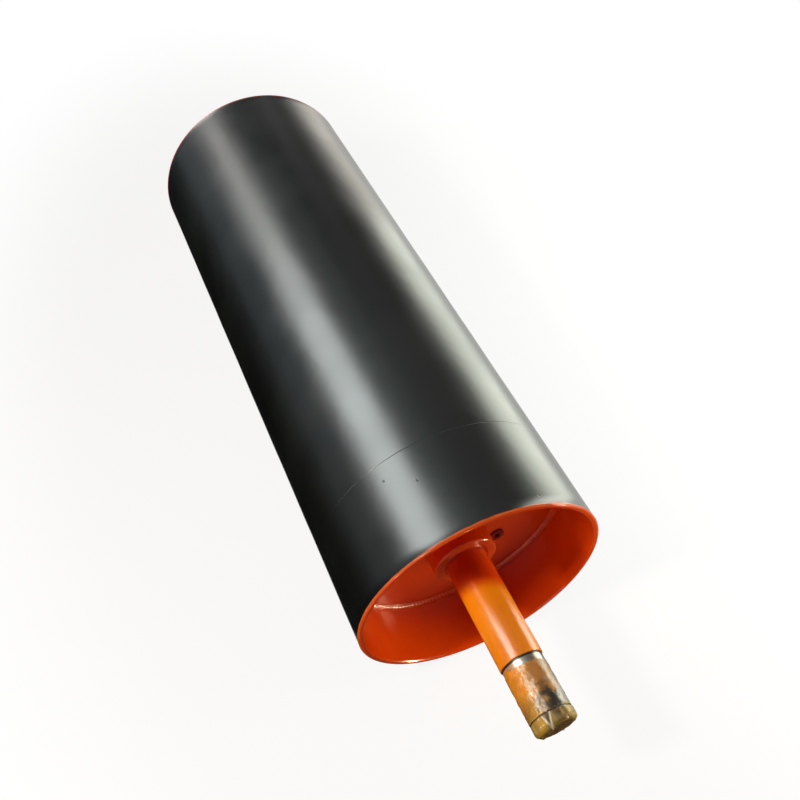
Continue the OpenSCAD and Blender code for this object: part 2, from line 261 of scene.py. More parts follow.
def enamel(name, dark, light, rough_low, rough_high, tool_marks=0.0, rim_shade=None):
    """Air-drying enamel, sprayed thick over mill plate, or over the fine tool marks of a turned bar.

    A rim shade, if given, is painted shade: a darker red on the bar inside the rims, whose edge slants across
    the bar where the rims' shadow ends.
    """
    material, tree, place = new_material(name)
    patches = add(tree, "ShaderNodeTexNoise", Vector=place, Scale=9.0, Detail=4.0, Roughness=0.6)
    spread = add(tree, "ShaderNodeMapRange", i0=patches.outputs["Fac"], i1=0.3, i2=0.7)
    tone = add(tree, "ShaderNodeMix", {"data_type": "RGBA"}, i0=spread.outputs[0],
               i6=linear(dark), i7=linear(light))
    colour = tone.outputs[2]
    if rim_shade:
        # painted shade inside the rims, blending into the lit colour across a slanted edge near them
        along = add(tree, "ShaderNodeSeparateXYZ", i0=place)
        height = add(tree, "ShaderNodeMath", {"operation": "ABSOLUTE"}, i0=along.outputs["Y"])
        slant = add(tree, "ShaderNodeMath", {"operation": "MULTIPLY_ADD"}, i0=along.outputs["X"], i1=-0.3,
                    i2=height.outputs[0])
        sprayed = add(tree, "ShaderNodeMapRange", {"interpolation_type": "SMOOTHSTEP"}, i0=slant.outputs[0],
                      i1=rim - 0.011, i2=rim + 0.028)
        colour = add(tree, "ShaderNodeMix", {"data_type": "RGBA"}, i0=sprayed.outputs[0],
                     i6=linear(rim_shade), i7=colour).outputs[2]
    # orange peel of about 3 mm, and the plate's own waves of about 40 mm
    peel = add(tree, "ShaderNodeTexNoise", Vector=place, Scale=330.0, Detail=2.0)
    waves = add(tree, "ShaderNodeTexNoise", Vector=place, Scale=26.0, Detail=3.0)
    peel_bump = add(tree, "ShaderNodeBump", Height=peel.outputs["Fac"], Strength=0.12, Distance=0.0005)
    wave_bump = add(tree, "ShaderNodeBump", Height=waves.outputs["Fac"], Strength=0.3, Distance=0.0012,
                    Normal=peel_bump.outputs[0])
    across = add(tree, "ShaderNodeMapping", Vector=place, Scale=(4.0, 1600.0, 4.0))
    marks = add(tree, "ShaderNodeTexNoise", Vector=across.outputs[0], Scale=1.0, Detail=1.0)
    mark_bump = add(tree, "ShaderNodeBump", Height=marks.outputs["Fac"], Strength=tool_marks, Distance=0.0004,
                    Normal=wave_bump.outputs[0])
    gloss = add(tree, "ShaderNodeMapRange", i0=spread.outputs[0], i3=rough_low, i4=rough_high)
    paint = add(tree, "ShaderNodeBsdfPrincipled", Base_Color=colour, Roughness=gloss.outputs[0],
                IOR=1.5, Normal=mark_bump.outputs[0])
    add(tree, "ShaderNodeOutputMaterial", Surface=paint.outputs[0])
    return material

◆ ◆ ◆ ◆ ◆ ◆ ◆

Beginning at the top of the data, please return every line until and including the line containing "a turned bar.", copied exactly, and nothing past it.

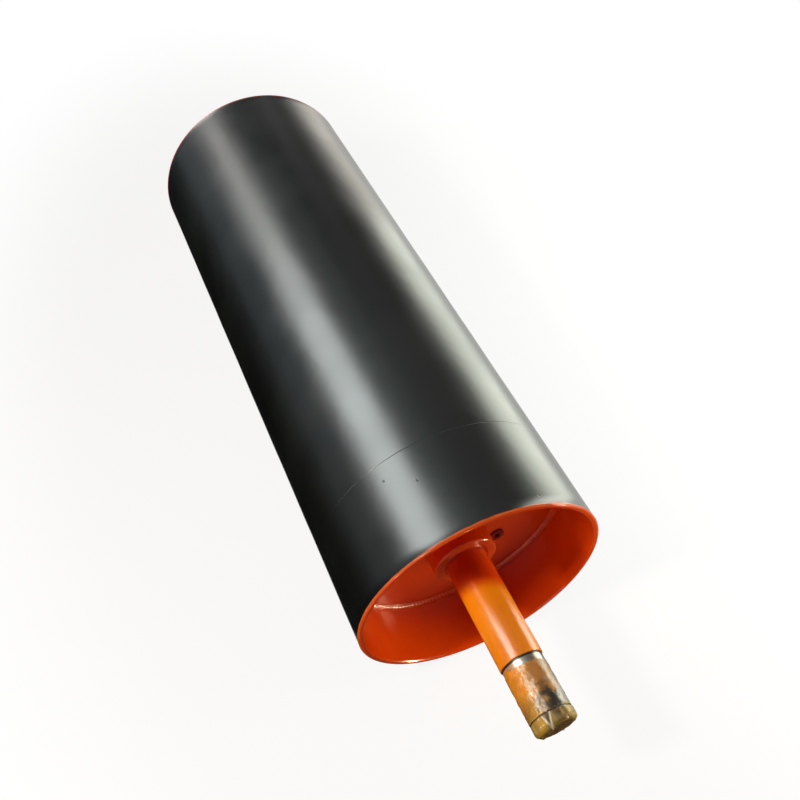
Continue the OpenSCAD and Blender code for this object: part 2, from line 261 of scene.py. More parts follow.
def enamel(name, dark, light, rough_low, rough_high, tool_marks=0.0, rim_shade=None):
    """Air-drying enamel, sprayed thick over mill plate, or over the fine tool marks of a turned bar.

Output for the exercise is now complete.